Biocon Chairman Kiran Mazumdar-Shaw said her company’s product pipeline illustrates her appetite for disruptive innovation. She has brought in renewed focus on new drug programs through a dedicated research team, unlike in the past, where some of these programs were being developed by the company’s scientists in their `spare time’”
There are other significant findings in this survey as well, relevant to managers and business leaders.
Some 41% of CEOs anticipate that their company will be significantly transformed over the next three years. That number was 29% in 2015. Some 72% of CEOs have gone so far as to say that the next three years will be more critical for their industry than the last 50 years.
This could be worrying for companies and managers, particularly in highly competitive industries. It also portends dramatic change, in roles, skills and thrust areas as companies gear themselves up to take on the unknown.
But the biggest risk is cyber.
Cyber security has climbed the list in the KPMG survey to become the top risk over the next three years (30%). Most CEOs admit there is work to be done to protect their organisations and a frightening 72% are not feeling fully prepared for a cyber event.
The reason cyber has become big is this: this is age of the Internet of Things, machine learning, cognitive computing and artificial intelligence.
All of this increases security risks sharply.
Companies need mainstream cyber capabilities, the report argues: people in all parts of the organization who understand cyber issues. “Each major decision needs to be looked at through the cyber security lens.”
And there are newer, more difficult to quantify threats.
For example, 85% of CEOs are concerned about having to consider the integration of basic automated business processes with artificial intelligence and cognitive processes.

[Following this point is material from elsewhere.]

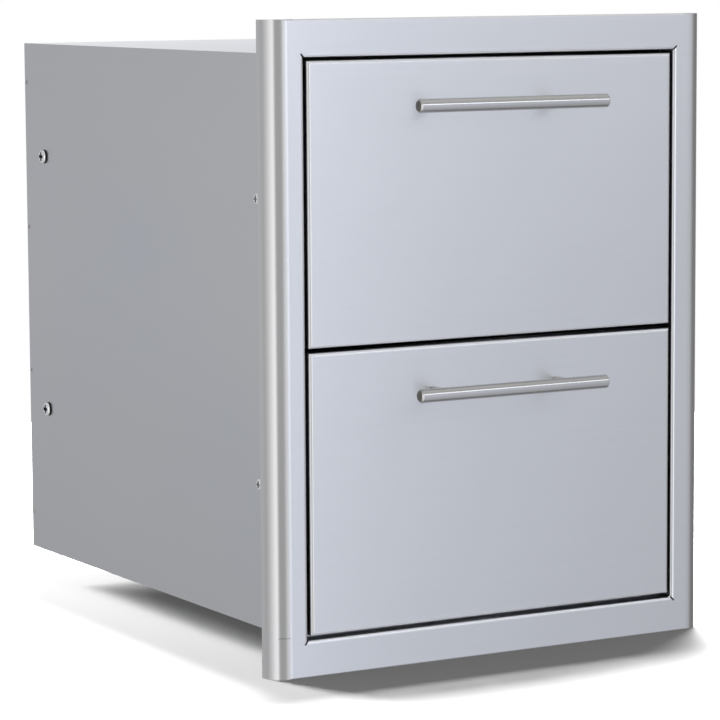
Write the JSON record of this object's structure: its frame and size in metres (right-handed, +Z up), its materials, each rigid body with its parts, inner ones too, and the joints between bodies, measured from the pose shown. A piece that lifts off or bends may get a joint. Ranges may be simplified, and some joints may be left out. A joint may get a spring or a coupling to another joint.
{
  "type": "outdoor kitchen drawer unit",
  "caption": "Built-in outdoor kitchen drawer unit: folded stainless front frame and cabinet, flush drawers with round bar handles on full-extension ball-bearing slides.",
  "frame": {"origin": "middle of the front frame's bottom edge, in the plane of its rear rim, which seats on the island's face", "axes": "+X to the right seen from the front, +Y to the back, into the island, +Z up"},
  "size_m": [0.45, 0.586, 0.565],
  "materials": {
    "front_frame_steel": "satin, brushed along each rail",
    "drawer_front_steel": "satin, brushed across",
    "cabinet_steel": "dull mill finish",
    "drawer_box_steel": "dull mill finish",
    "handle_steel": "fine satin, polished ends",
    "slide_steel": "bright zinc plate",
    "ball_cage_steel": "bright zinc plate",
    "bracket_steel": "bright zinc plate",
    "screw_steel": "bright",
    "rivet_steel": "bright"
  },
  "bodies": {
    "cabinet": {"front_frame": "front_frame_steel", "left_side_panel": "cabinet_steel", "right_side_panel": "cabinet_steel", "top_panel": "cabinet_steel", "bottom_panel": "cabinet_steel", "rear_panel": "cabinet_steel", "rear_rivets": "rivet_steel", "slide_bracket_rivets": "rivet_steel", "front_slide_brackets": "bracket_steel", "rear_slide_brackets": "bracket_steel", "front_bracket_screws": "screw_steel", "front_bracket_nuts": "screw_steel", "rear_bracket_screws": "screw_steel", "rear_bracket_nuts": "screw_steel", "upper_left_outer_member": "slide_steel", "upper_right_outer_member": "slide_steel", "lower_left_outer_member": "slide_steel", "lower_right_outer_member": "slide_steel"},
    "upper_drawer": {"upper_drawer_front": "drawer_front_steel", "upper_drawer_inner_front": "drawer_box_steel", "upper_drawer_tray": "drawer_box_steel", "upper_drawer_back": "drawer_box_steel", "upper_handle_bar": "handle_steel", "upper_handle_posts": "handle_steel", "upper_handle_screws": "screw_steel", "upper_drawer_front_screws": "screw_steel", "upper_drawer_slide_rivets": "rivet_steel", "upper_left_inner_member": "slide_steel", "upper_right_inner_member": "slide_steel"},
    "upper_left_middle_member": {"upper_left_middle_member": "slide_steel"},
    "upper_left_outer_ball_cage": {"upper_left_outer_ball_cage": "ball_cage_steel"},
    "upper_left_inner_ball_cage": {"upper_left_inner_ball_cage": "ball_cage_steel"},
    "upper_right_middle_member": {"upper_right_middle_member": "slide_steel"},
    "upper_right_outer_ball_cage": {"upper_right_outer_ball_cage": "ball_cage_steel"},
    "upper_right_inner_ball_cage": {"upper_right_inner_ball_cage": "ball_cage_steel"},
    "lower_drawer": {"lower_drawer_front": "drawer_front_steel", "lower_drawer_inner_front": "drawer_box_steel", "lower_drawer_tray": "drawer_box_steel", "lower_drawer_back": "drawer_box_steel", "lower_handle_bar": "handle_steel", "lower_handle_posts": "handle_steel", "lower_handle_screws": "screw_steel", "lower_drawer_front_screws": "screw_steel", "lower_drawer_slide_rivets": "rivet_steel", "lower_left_inner_member": "slide_steel", "lower_right_inner_member": "slide_steel"},
    "lower_left_middle_member": {"lower_left_middle_member": "slide_steel"},
    "lower_left_outer_ball_cage": {"lower_left_outer_ball_cage": "ball_cage_steel"},
    "lower_left_inner_ball_cage": {"lower_left_inner_ball_cage": "ball_cage_steel"},
    "lower_right_middle_member": {"lower_right_middle_member": "slide_steel"},
    "lower_right_outer_ball_cage": {"lower_right_outer_ball_cage": "ball_cage_steel"},
    "lower_right_inner_ball_cage": {"lower_right_inner_ball_cage": "ball_cage_steel"}
  },
  "joints": [
    {"name": "upper_drawer_slide", "type": "slide", "parent": "cabinet", "child": "upper_drawer", "axis": [0, -1, 0], "range_m": [0, 0.5]},
    {"name": "upper_left_middle_member_slide", "type": "slide", "parent": "cabinet", "child": "upper_left_middle_member", "axis": [0, -1, 0], "range_m": [0, 0.25]},
    {"name": "upper_left_outer_ball_cage_slide", "type": "slide", "parent": "cabinet", "child": "upper_left_outer_ball_cage", "axis": [0, -1, 0], "range_m": [0, 0.125]},
    {"name": "upper_left_inner_ball_cage_slide", "type": "slide", "parent": "cabinet", "child": "upper_left_inner_ball_cage", "axis": [0, -1, 0], "range_m": [0, 0.375]},
    {"name": "upper_right_middle_member_slide", "type": "slide", "parent": "cabinet", "child": "upper_right_middle_member", "axis": [0, -1, 0], "range_m": [0, 0.25]},
    {"name": "upper_right_outer_ball_cage_slide", "type": "slide", "parent": "cabinet", "child": "upper_right_outer_ball_cage", "axis": [0, -1, 0], "range_m": [0, 0.125]},
    {"name": "upper_right_inner_ball_cage_slide", "type": "slide", "parent": "cabinet", "child": "upper_right_inner_ball_cage", "axis": [0, -1, 0], "range_m": [0, 0.375]},
    {"name": "lower_drawer_slide", "type": "slide", "parent": "cabinet", "child": "lower_drawer", "axis": [0, -1, 0], "range_m": [0, 0.5]},
    {"name": "lower_left_middle_member_slide", "type": "slide", "parent": "cabinet", "child": "lower_left_middle_member", "axis": [0, -1, 0], "range_m": [0, 0.25]},
    {"name": "lower_left_outer_ball_cage_slide", "type": "slide", "parent": "cabinet", "child": "lower_left_outer_ball_cage", "axis": [0, -1, 0], "range_m": [0, 0.125]},
    {"name": "lower_left_inner_ball_cage_slide", "type": "slide", "parent": "cabinet", "child": "lower_left_inner_ball_cage", "axis": [0, -1, 0], "range_m": [0, 0.375]},
    {"name": "lower_right_middle_member_slide", "type": "slide", "parent": "cabinet", "child": "lower_right_middle_member", "axis": [0, -1, 0], "range_m": [0, 0.25]},
    {"name": "lower_right_outer_ball_cage_slide", "type": "slide", "parent": "cabinet", "child": "lower_right_outer_ball_cage", "axis": [0, -1, 0], "range_m": [0, 0.125]},
    {"name": "lower_right_inner_ball_cage_slide", "type": "slide", "parent": "cabinet", "child": "lower_right_inner_ball_cage", "axis": [0, -1, 0], "range_m": [0, 0.375]}
  ],
  "couplings": [
    {"joint": "upper_left_middle_member_slide", "follows": "upper_drawer_slide", "ratio": 0.5},
    {"joint": "upper_left_outer_ball_cage_slide", "follows": "upper_drawer_slide", "ratio": 0.25},
    {"joint": "upper_left_inner_ball_cage_slide", "follows": "upper_drawer_slide", "ratio": 0.75},
    {"joint": "upper_right_middle_member_slide", "follows": "upper_drawer_slide", "ratio": 0.5},
    {"joint": "upper_right_outer_ball_cage_slide", "follows": "upper_drawer_slide", "ratio": 0.25},
    {"joint": "upper_right_inner_ball_cage_slide", "follows": "upper_drawer_slide", "ratio": 0.75},
    {"joint": "lower_left_middle_member_slide", "follows": "lower_drawer_slide", "ratio": 0.5},
    {"joint": "lower_left_outer_ball_cage_slide", "follows": "lower_drawer_slide", "ratio": 0.25},
    {"joint": "lower_left_inner_ball_cage_slide", "follows": "lower_drawer_slide", "ratio": 0.75},
    {"joint": "lower_right_middle_member_slide", "follows": "lower_drawer_slide", "ratio": 0.5},
    {"joint": "lower_right_outer_ball_cage_slide", "follows": "lower_drawer_slide", "ratio": 0.25},
    {"joint": "lower_right_inner_ball_cage_slide", "follows": "lower_drawer_slide", "ratio": 0.75}
  ]
}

CEOs also acknowledge that the lines between industries are blurring. Some 65% of CEOs are concerned that new entrants are disrupting their business models and more than 53% expressed their frustration that their company was not disrupting their industry’s business models enough.
Equally, CEOs have spoken of the speed of change saying it will be exponential and fueled by technology. In another revealing admission, 77% have said they are concerned about whether their organization is keeping up with new technologies adding that data & analytics will be a top area of investment in the next three years.

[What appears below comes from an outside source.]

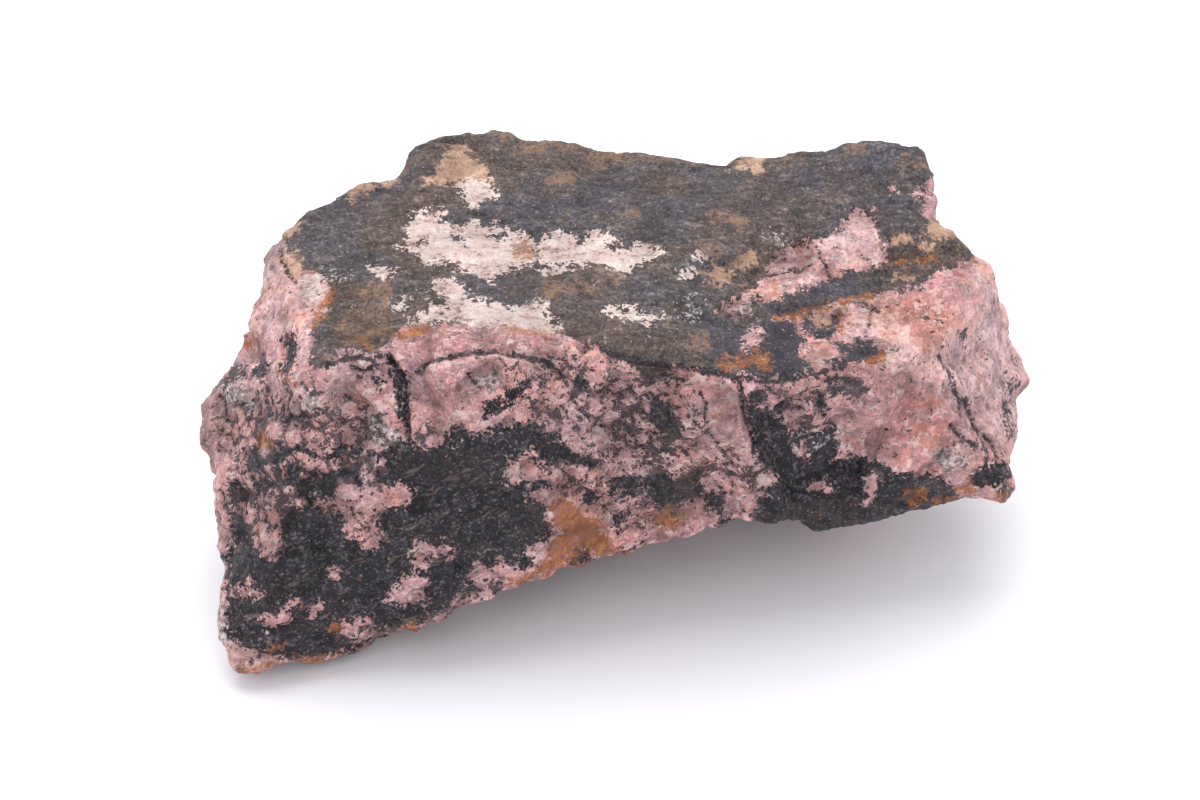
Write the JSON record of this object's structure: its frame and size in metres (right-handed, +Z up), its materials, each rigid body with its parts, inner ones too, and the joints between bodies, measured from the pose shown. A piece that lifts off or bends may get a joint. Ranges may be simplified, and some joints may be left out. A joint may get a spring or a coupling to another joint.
{
  "type": "rough rhodonite",
  "caption": "Rough block of pink rhodonite with black manganese oxide skin, wedge-shaped, with a flat weathered top and broken sides.",
  "frame": {"origin": "below the middle of the stone's box, on the surface that the stone rests on", "axes": "+X along the stone's length, to the right in the picture; +Y to the back; +Z up"},
  "size_m": [0.1004, 0.0612, 0.0438],
  "materials": {
    "stone": "granular pink rhodonite with black and dark brown manganese oxide, cream patches and ochre stains, dull to slightly glossy"
  },
  "bodies": {
    "root": {"rhodonite": "stone"}
  },
  "joints": []
}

Customers unite most CEOs though.
A total of 88% of CEOs are concerned about the loyalty of their customers and 82% about the relevance of their products and services. Almost 45% felt they could better leverage digital means to connect with consumers.
Interestingly, some 50% of CEOs said there were skill gaps in key business functions. This will likely create challenges for the 96% of CEOs who plan to increase the headcount over the next three years. This number, according to the KPMG survey, is up 78% from last year’s survey.